**Given exercise**. Your task is to quote, unchanged, only the lines from the one with "Continue the build123d" through the one with "return np.vstack([left, [(0, depth)], right])", both ends included.

Begin

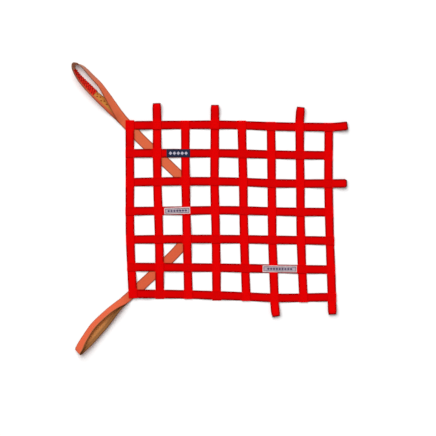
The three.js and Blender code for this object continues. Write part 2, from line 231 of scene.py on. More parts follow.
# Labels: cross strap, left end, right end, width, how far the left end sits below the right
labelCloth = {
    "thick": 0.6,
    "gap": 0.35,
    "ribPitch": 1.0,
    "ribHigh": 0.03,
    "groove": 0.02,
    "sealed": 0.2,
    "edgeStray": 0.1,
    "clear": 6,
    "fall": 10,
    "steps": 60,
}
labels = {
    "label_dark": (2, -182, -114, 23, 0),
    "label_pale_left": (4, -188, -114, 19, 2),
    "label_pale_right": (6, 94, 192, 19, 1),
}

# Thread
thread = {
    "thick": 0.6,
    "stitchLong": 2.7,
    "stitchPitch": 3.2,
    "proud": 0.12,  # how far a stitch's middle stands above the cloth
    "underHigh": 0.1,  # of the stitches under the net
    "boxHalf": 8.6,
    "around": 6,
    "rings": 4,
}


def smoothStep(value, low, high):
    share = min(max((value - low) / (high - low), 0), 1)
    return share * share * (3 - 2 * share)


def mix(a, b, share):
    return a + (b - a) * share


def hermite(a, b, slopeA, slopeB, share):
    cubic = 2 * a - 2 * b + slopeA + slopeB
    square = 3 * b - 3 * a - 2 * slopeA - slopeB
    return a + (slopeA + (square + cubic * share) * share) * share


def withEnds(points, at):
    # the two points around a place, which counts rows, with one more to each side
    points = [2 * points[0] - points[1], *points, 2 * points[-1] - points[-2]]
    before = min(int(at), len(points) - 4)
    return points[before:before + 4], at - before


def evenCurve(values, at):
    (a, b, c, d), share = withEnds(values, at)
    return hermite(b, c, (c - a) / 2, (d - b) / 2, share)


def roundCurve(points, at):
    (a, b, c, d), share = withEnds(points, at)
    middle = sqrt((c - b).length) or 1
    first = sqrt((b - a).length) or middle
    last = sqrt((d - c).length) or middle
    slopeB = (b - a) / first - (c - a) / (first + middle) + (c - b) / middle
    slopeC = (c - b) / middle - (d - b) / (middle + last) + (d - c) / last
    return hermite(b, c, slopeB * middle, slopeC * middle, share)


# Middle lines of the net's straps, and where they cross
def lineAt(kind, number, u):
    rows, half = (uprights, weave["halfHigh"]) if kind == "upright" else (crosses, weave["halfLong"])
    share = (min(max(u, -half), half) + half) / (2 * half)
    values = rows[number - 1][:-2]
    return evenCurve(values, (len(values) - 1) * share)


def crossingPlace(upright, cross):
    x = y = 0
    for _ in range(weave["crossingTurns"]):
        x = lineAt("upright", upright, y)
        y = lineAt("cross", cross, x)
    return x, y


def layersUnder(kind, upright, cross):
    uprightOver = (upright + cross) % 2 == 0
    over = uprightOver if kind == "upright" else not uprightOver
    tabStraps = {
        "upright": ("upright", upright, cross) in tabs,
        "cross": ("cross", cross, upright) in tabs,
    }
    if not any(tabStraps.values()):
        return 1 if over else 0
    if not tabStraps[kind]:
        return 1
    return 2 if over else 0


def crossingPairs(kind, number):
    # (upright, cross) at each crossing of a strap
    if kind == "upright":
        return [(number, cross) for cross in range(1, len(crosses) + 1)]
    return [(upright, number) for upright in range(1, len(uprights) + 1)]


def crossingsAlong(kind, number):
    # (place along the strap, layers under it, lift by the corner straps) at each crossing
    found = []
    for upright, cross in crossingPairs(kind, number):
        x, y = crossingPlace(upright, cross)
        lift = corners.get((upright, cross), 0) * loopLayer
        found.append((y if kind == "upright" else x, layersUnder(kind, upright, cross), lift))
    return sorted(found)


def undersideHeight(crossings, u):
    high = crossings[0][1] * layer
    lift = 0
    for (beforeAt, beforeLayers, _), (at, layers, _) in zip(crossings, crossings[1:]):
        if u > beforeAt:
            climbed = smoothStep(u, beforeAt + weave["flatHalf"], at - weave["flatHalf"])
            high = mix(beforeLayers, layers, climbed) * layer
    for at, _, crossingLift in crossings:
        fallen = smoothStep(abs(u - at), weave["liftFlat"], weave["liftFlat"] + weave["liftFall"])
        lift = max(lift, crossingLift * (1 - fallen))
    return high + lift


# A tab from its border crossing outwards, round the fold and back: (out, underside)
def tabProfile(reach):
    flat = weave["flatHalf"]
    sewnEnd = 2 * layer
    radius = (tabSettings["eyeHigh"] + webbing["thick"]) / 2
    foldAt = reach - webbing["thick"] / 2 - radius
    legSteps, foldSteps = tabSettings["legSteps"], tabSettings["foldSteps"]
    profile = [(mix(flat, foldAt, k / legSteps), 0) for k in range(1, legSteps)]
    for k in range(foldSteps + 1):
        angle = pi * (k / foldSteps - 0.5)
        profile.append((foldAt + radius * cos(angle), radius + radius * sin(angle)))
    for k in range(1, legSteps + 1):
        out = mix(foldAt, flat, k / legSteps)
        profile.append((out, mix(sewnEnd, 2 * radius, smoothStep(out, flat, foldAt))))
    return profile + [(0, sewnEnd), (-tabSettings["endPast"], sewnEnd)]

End
Begin

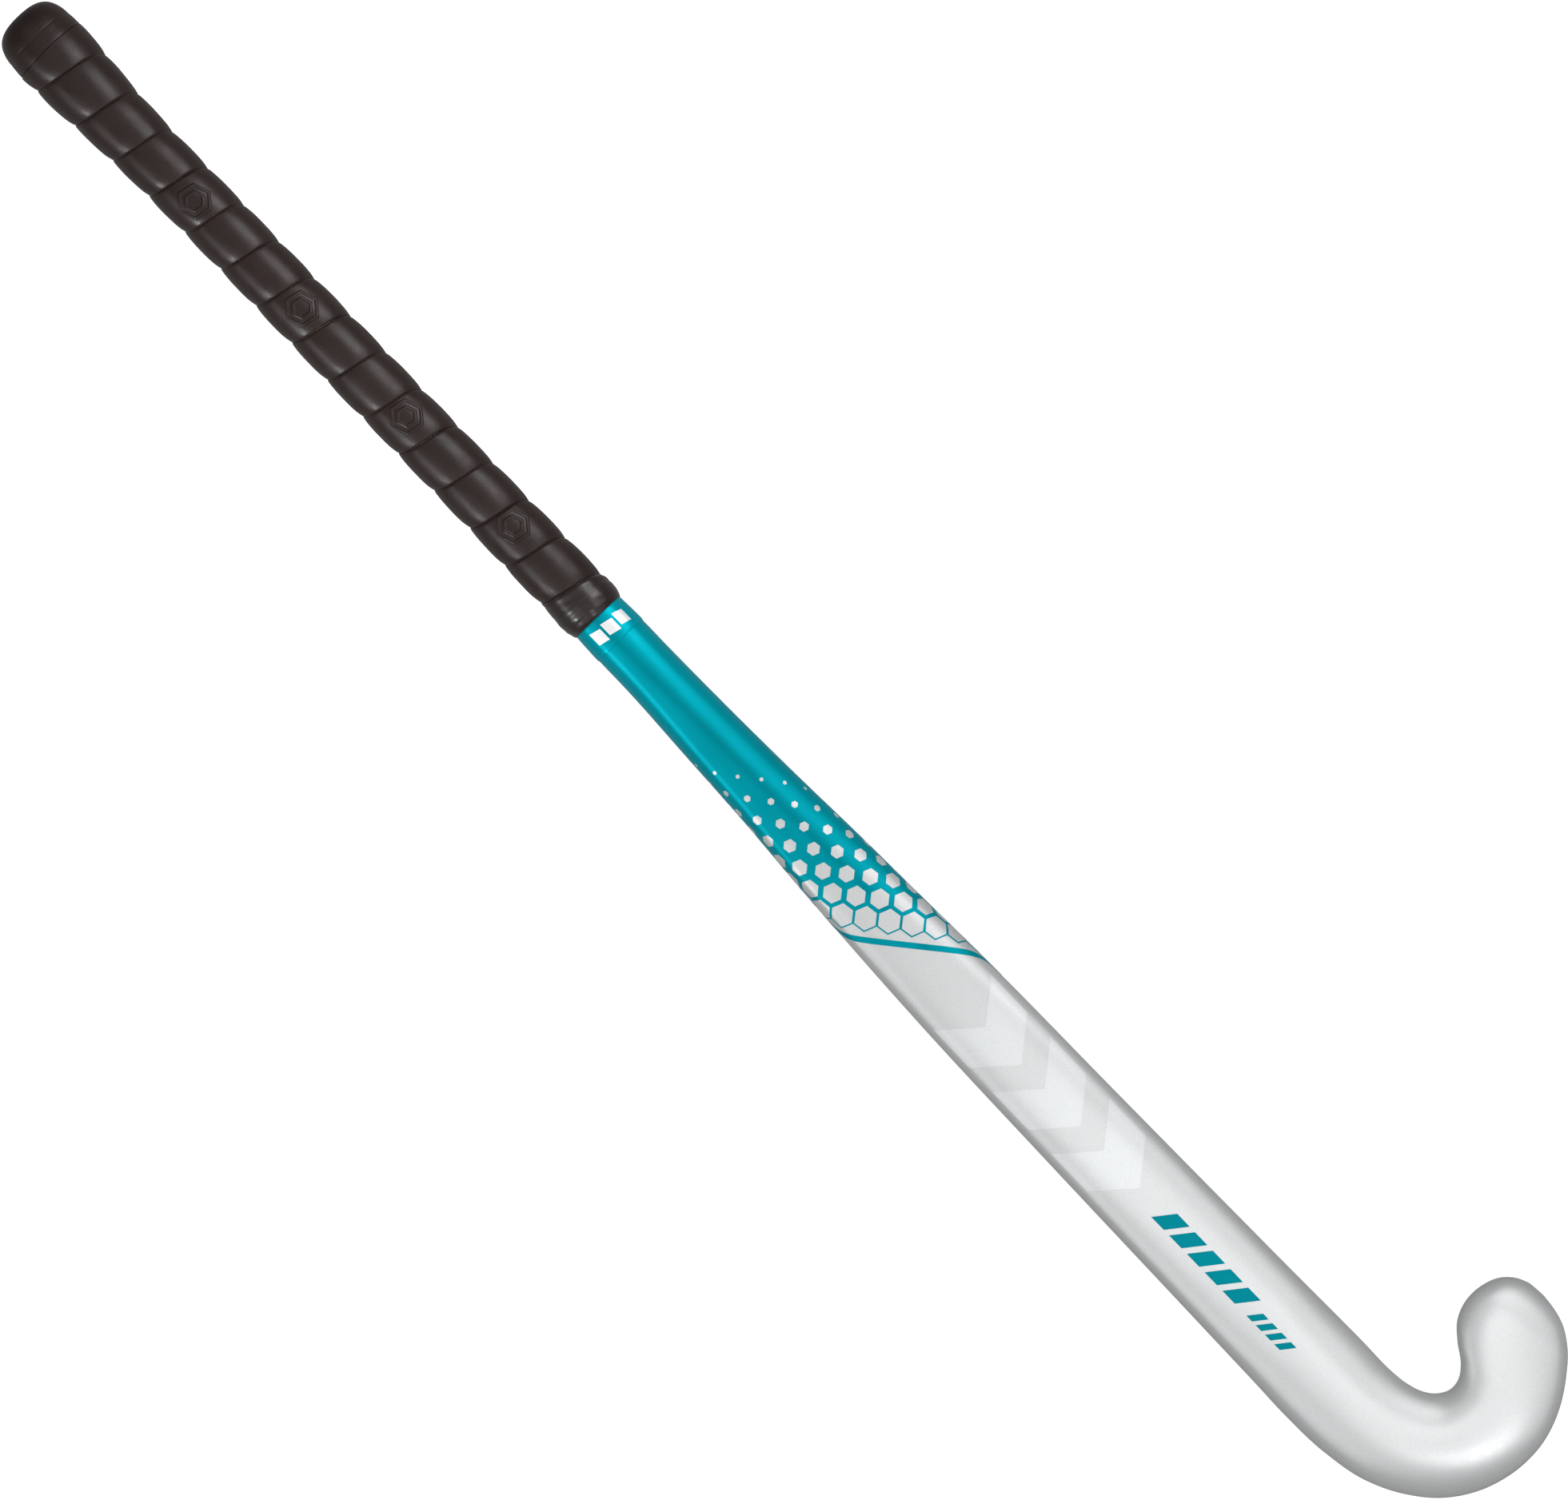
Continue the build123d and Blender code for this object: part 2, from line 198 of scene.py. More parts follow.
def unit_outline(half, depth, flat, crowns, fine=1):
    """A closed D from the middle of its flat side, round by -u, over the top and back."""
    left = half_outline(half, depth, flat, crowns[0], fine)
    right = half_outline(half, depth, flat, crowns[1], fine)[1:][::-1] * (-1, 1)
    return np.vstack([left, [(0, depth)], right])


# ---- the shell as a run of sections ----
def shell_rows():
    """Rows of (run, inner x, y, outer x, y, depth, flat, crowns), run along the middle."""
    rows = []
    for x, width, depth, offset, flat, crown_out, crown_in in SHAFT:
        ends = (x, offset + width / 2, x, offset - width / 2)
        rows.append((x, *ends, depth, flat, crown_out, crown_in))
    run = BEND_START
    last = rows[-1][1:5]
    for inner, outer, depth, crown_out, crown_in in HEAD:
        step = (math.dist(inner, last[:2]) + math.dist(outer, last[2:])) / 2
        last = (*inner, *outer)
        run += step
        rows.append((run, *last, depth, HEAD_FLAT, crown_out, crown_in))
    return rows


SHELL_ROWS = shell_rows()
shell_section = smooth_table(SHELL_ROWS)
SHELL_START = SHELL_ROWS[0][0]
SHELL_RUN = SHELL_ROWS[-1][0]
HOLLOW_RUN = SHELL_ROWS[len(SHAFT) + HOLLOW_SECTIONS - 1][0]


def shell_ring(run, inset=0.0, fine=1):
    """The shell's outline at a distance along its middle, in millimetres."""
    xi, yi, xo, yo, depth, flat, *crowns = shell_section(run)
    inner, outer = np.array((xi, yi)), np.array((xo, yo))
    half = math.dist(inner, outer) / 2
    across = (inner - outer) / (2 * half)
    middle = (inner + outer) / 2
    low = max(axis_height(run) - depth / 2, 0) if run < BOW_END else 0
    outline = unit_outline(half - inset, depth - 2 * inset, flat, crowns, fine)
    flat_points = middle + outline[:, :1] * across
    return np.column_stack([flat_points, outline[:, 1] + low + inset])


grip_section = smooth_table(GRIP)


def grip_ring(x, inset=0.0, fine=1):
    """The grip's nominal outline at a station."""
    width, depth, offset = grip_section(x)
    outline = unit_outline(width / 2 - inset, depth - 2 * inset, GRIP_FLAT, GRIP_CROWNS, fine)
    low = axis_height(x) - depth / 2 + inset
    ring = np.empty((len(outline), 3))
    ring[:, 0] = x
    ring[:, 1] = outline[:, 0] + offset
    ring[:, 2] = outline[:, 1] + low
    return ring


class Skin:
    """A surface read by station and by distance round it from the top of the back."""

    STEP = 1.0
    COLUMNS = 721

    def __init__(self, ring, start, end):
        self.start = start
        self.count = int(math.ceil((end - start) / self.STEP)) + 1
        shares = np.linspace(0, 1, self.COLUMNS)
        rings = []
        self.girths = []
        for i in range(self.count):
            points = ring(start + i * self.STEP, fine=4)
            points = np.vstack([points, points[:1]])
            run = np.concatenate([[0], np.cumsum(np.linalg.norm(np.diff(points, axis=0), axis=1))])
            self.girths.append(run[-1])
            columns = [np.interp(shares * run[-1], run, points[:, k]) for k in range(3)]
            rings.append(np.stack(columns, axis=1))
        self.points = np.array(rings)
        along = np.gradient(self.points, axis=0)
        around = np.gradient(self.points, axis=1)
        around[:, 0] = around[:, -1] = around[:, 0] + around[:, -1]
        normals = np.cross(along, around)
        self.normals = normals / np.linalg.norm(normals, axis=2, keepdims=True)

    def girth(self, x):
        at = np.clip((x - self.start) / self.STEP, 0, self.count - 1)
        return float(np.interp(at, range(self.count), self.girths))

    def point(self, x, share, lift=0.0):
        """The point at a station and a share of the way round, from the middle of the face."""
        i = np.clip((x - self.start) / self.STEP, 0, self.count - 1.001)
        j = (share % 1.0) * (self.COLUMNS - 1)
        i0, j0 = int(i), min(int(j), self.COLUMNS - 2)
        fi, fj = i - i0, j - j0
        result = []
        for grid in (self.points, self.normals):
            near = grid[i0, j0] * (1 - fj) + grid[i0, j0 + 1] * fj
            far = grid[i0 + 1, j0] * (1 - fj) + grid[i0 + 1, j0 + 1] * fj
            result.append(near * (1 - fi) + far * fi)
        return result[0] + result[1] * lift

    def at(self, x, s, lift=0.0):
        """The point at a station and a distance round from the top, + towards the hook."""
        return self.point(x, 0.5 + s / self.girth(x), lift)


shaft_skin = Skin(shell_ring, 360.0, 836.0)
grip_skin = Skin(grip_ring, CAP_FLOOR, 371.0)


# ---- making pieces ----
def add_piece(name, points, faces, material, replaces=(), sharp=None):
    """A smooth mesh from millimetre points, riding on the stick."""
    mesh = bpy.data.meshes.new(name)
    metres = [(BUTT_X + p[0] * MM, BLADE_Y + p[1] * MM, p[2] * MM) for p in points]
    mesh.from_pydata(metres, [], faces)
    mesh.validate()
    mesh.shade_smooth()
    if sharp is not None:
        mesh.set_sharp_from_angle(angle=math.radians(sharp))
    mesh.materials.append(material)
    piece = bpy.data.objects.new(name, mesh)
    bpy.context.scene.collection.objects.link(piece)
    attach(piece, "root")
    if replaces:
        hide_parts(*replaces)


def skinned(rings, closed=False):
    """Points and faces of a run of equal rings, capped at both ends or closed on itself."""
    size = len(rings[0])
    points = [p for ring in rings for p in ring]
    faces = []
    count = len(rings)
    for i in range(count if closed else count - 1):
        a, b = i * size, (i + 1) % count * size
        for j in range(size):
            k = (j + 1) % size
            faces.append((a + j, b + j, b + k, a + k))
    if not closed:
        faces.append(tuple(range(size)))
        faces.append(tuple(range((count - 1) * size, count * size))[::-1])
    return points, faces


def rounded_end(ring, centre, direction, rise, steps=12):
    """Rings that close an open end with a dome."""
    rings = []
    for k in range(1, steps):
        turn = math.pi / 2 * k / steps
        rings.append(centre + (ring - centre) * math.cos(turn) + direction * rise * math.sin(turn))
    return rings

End

**Written response**.
Continue the build123d and Blender code for this object: part 2, from line 198 of scene.py. More parts follow.
def unit_outline(half, depth, flat, crowns, fine=1):
    """A closed D from the middle of its flat side, round by -u, over the top and back."""
    left = half_outline(half, depth, flat, crowns[0], fine)
    right = half_outline(half, depth, flat, crowns[1], fine)[1:][::-1] * (-1, 1)
    return np.vstack([left, [(0, depth)], right])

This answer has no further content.